There is a current that goes through the episode, in which in his initial dealings with the strike, Caputo attempts to make it seem like the strikers are powerless while pacifying them by meeting their demands – by arguing that it is a coincidence that Janae is released. Structural change is impossible, and the inmates have no stake in anything that is happening inside – to the extent that they will never know if events are connected or random, if their fate is tied to policy or to random institutional acts. Piper more accidentally than not publishes Brook’s strike demands (she thinks Healy will shoot it down once he gets the proofs for the newsletter, but he overlooks it, happy to see his advertisement for safe place published) – and that in addition to having spoken to the journalist puts her on Fig’s radar. A couple of days later, Healy tells her that she is on a list of inmates to be transported to Virginia. It might be an institutional coincidence, part of everyday procedure, transporting prisoners, dealing with being over capacity and underfunded, or it might be Fig, fighting back, abusing her power. 
Which possibly connects back to the question of doing the right thing and doing it for the right reasons: does it really matter? Does it matter that Sister Ingalls protested mainly because she enjoyed the attention, that she wasn’t doing it in the right spirit? Does it matter what her intentions are in co-opting the protest and including the issue of “compassionate release”, something none of the other girls had even thought about, if her eloquence is what forces the regime into action? Does it matter if the even uglier side that is eventually revealed is one of the ultimate transgressions against the bodily integrity of a human person, force-feeding, to break the spirit entirely? Like Nicky says, the system does not have a conscience, and that is what everybody in Litchfield is up against. Vee is a classic villain, ruthless, loyal to nobody but herself, but as classic and theatrical as that central conflict of the season is, the true monster lurks somewhere else. Yoga Jones summarizes it: the people who call for humility, who consider it a virtue, are usually the people in power. 

Random notes:

Caputo: This shameful sexual violation is really working out for you, isn’t it? 
Fig: I’m just happy that we have helped to start a dialogue! 

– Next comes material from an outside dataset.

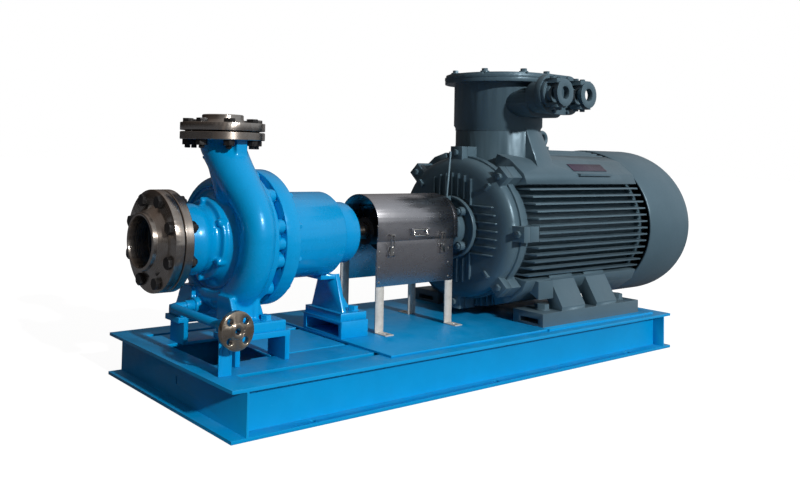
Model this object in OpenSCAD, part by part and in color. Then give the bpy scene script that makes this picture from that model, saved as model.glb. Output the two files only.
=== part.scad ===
// Skid-mounted horizontal centrifugal water pump with a spacer coupling and an
// explosion-proof motor. Millimetres, +Z up, X along the shaft from suction to
// motor, origin at the centre of the skid underside.

/* [Skid] */
// length of the skid over the end beams
skid_l = 1785; // [1775:1:1800]
// width over the flange edges
skid_w = 608; // [604:1:616]
// depth of the skid beams
skid_h = 114; // [112:0.5:116]
// flange width of the skid beams
flange_w = 74; // [70:1:76]
// flange thickness of the skid beams
flange_t = 8; // [6:0.5:9]
// web thickness of the skid beams
web_t = 5.5; // [4.5:0.5:7]
// anchor hole diameter
anchor_d = 14; // [12:0.5:16]
// distance from the skid centre to the outer anchor holes
anchor_pitch = 656; // [640:1:670]
// thickness of the deck plate and the motor strips
deck_t = 6; // [6:0.5:6]

/* [Pump] */
// height of the shaft centre above the skid underside
shaft_z = 400; // [400:1:400]
// suction flange diameter
suction_od = 250; // [245:1:252]
// suction bolt circle
suction_pcd = 210; // [208:1:211]
// discharge flange diameter
discharge_od = 220; // [216:1:222]
// discharge bolt circle
discharge_pcd = 180; // [178:1:181]
// suction bore
suction_bore = 125; // [120:1:128]
// discharge bore
discharge_bore = 100; // [96:1:102]
// discharge centre line from the skid centre
discharge_x = -738; // [-738:1:-738]
// smallest outer radius of the volute
volute_r = 166; // [164:1:167]
// growth of the volute radius each quarter turn
volute_step = 14; // [12:1:14]
// radius of the volute rim section
tube_r = 40; // [38:1:40]
// impeller diameter
impeller_d = 250; // [230:2:252]

/* [Motor] */
// radius of the motor frame over its fins
frame_r = 255; // [250:1:256]
// spacing of the cooling fins
fin_pitch = 21.8; // [20:0.1:22.4]
// thickness of one cooling fin
fin_t = 5; // [4:0.5:6]
// outer radius of the fan cowl
cowl_r = 259; // [258:0.5:260]
// terminal box radius
box_r = 141; // [138:1:142]

/* [Guard] */
// half width of the coupling guard over its side plates
guard_y = 77; // [77:0.5:77]
// sheet thickness of the guard
sheet = 2; // [1.5:0.5:2]

/* [Hidden] */
$fn = 48;
x_end = skid_l / 2;
y_side = skid_w / 2;
deck_z = skid_h + deck_t;
deck_x0 = -390;
suction_x = -911;
guard_x0 = -256;
guard_x1 = 62;
box_x = 363;
outlet_z = 828;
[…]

Brook: Thank you Chapman. History will remember for this, although I still don’t trust you personally. 

Angie and Leanne are gold in this episode. “We’re just smelling it, that’s allowed.”

Larry and Polly are the worst. 

Piper puts Alex on her call list and finds out that she is in New York, worried for her life because the drug kingpin that her testimony was meant to put in prison is still going free, and probably looking to have her killed. And Piper clearly, clearly still cares a lot (but being transferred to Virginia means she won’t get a chance to see Alex – and not being able to see her might be the least of her worries, since she’s “going South”). 

Also, Alex being outside is an interesting switch to how it usually works, with inside Litchfield being contrasted with being free, on the outside: she is just as trapped as Piper is. 

“…and overthrowing the Sandinistas was not his only objective.”

Red’s invisible grey army springs into action but does pretty horrifyingly badly.